Dans le deuxième chapitre, Jean Lamarre rapporte les débats et tensions au sein de la Fédération nationale des étudiants des universités canadiennes (FNEUC, deviendra l’Union canadienne étudiante, UCE) qui ont tranquillement fait émerger les conditions de naissance de l’UGEQ. Les francophones, plus revendicateurs et syndicalistes, faisaient face à des associations anglophones plus conservatrices, moins soucieuses des consultations démocratiques de la base et qui, malgré certaines positions en appui aux pays du Tiers monde, refusaient de donner un rôle social plus large aux étudiants. En dépit de certaines concessions faites aux francophones en 1963, le lobby de l’UCE auprès du gouvernement fédéral, effectué dans le but de mettre en place un système de prêts étudiants, va convaincre les francophones de quitter le bateau et de fonder l’UGEQ, car ce lobby avait été fait sans consultation préalable des membres. L’UCE posera d’abord un jugement sévère contre cette nouvelle union, mais dès juillet 1965 les prises de positions politiques de l’UCE laissent croire que l’UGEQ a tiré l’union canadienne vers la gauche.

Dans le troisième chapitre, Jean Lamarre se penche surtout sur la National Students Association (NSA). Dans les années 1960, ses positions corporatistes, son refus de la désobéissance civile (sit-in), son ambiguïté face à la ségrégation raciale, de même que la révélation de son financement par la Central Intelligence Agency (CIA) – dans le but de l’informer des positions des étudiants communistes et issus du Tiers monde – mineront grandement sa réputation et favoriseront la fondation et l’expansion de la SDS, plus militante. En général, la NSA sera méfiante envers l’UGEQ, qu’elle juge menée par une gauche radicale, d’autant plus qu’elle prend des positions bien plus critiques sur la question raciale et le Viêt-nam. L’UGEQ s’inspirera davantage de la SDS et de ses pratiques des teach-in et sit-in, mais sa direction refusera son « recours à la violence » (dont la nature n’est malheureusement pas précisée par l’auteur) et sa méthode d’organisation décentralisée et menée par la base. Jean Lamarre minimise ainsi l’influence des mouvements américains sur l’UGEQ, faisant plutôt valoir que les luttes sociales américaines ont résonné à l’UGEQ dans la mesure où elles permettaient de stimuler l’objectif politique indépendantiste de la direction. On pourrait plutôt considérer que l’influence américaine sur le mouvement étudiant s’est joué en deça des canaux officiels de l’UGEQ, qui a été dépassé au Québec par le mouvement des occupations des cégeps d’octobre 1968.

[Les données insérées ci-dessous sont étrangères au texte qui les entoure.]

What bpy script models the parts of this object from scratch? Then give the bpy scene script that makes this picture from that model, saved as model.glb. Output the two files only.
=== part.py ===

Enfin, le quatrième chapitre précise l’influence de l’Union nationale des étudiants français (UNEF) sur l’UGEQ. Outre la reprise de la Charte de Grenoble, l’UGEQ aurait adopté des positions internationales similaires à sa consoeur française, favorisant l’unité du mouvement étudiant international. Mais, en général, l’UNEF, modèle pour l’UGEQ sur la scène internationale, restera peu intéressée par les activités de l’UGEQ. En mai 1968, l’UGEQ envoie une lettre d’appui à l’UNEF, tandis que paradoxalement celle-ci est dépassée par sa base étudiante. L’UGEQ tente également, en vain, de faire venir au Québec son vice-président, Jacques Sauvageot, pour stimuler la révolte étudiante et asseoir la crédibilité internationale du mouvement québécois. Mais la base de l’UGEQ s’intéressera peu à soutenir les étudiants français dans leur révolte de mai, contrairement à l’appui qu’elle avait accordé aux luttes américaines. Jean Lamarre fait l’hypothèse que c’est peut-être parce que ces dernières luttes interpellaient « l’américanité » des étudiants québécois et qu’ils avaient sans doute le sentiment que leur mobilisation pouvait réellement changer les choses.

En général, l’ouvrage, bien documenté et faisant appel aux archives des deux continents, présente un portrait détaillé des positions politiques de la période. Le lecteur en quête d’analyse politique plus développée et de recoupement avec l’histoire des idées se trouvera par contre déçu par l’accumulation descriptive, et par certains jugements peu convaincants. Parfois trop catégorique, à deux reprises, l’auteur affirme que la stratégie de l’UGEQ pour stimuler l’indépendance du Québec dans la population étudiante aurait été un échec. Or, à aucun moment il n’est question des critères et des indicateurs qui nous permettraient de juger du succès ou non de la stratégie de l’UGEQ. De surcroît, la thèse de l’instrumentalisation des luttes américaines aux fins de l’indépendance du Québec aurait mérité d’être appuyée par davantage d’extraits d’archives. Bien que cela dépasse les objectifs de l’auteur, il aurait été intéressant de mieux identifier les raisons profondes de la décrépitude des organisations étudiantes entre 1968 et 1970 (UNEF, UGEQ, SDS, NSA), qui semblent, par leur simultanéité et leur convergence idéologique, significatives pour la période. Enfin, un travail d’éditeur plus soigné aurait pu éviter des nombreuses redites, probablement attribuable au fait que ce livre est constitué de plusieurs articles déjà publiés.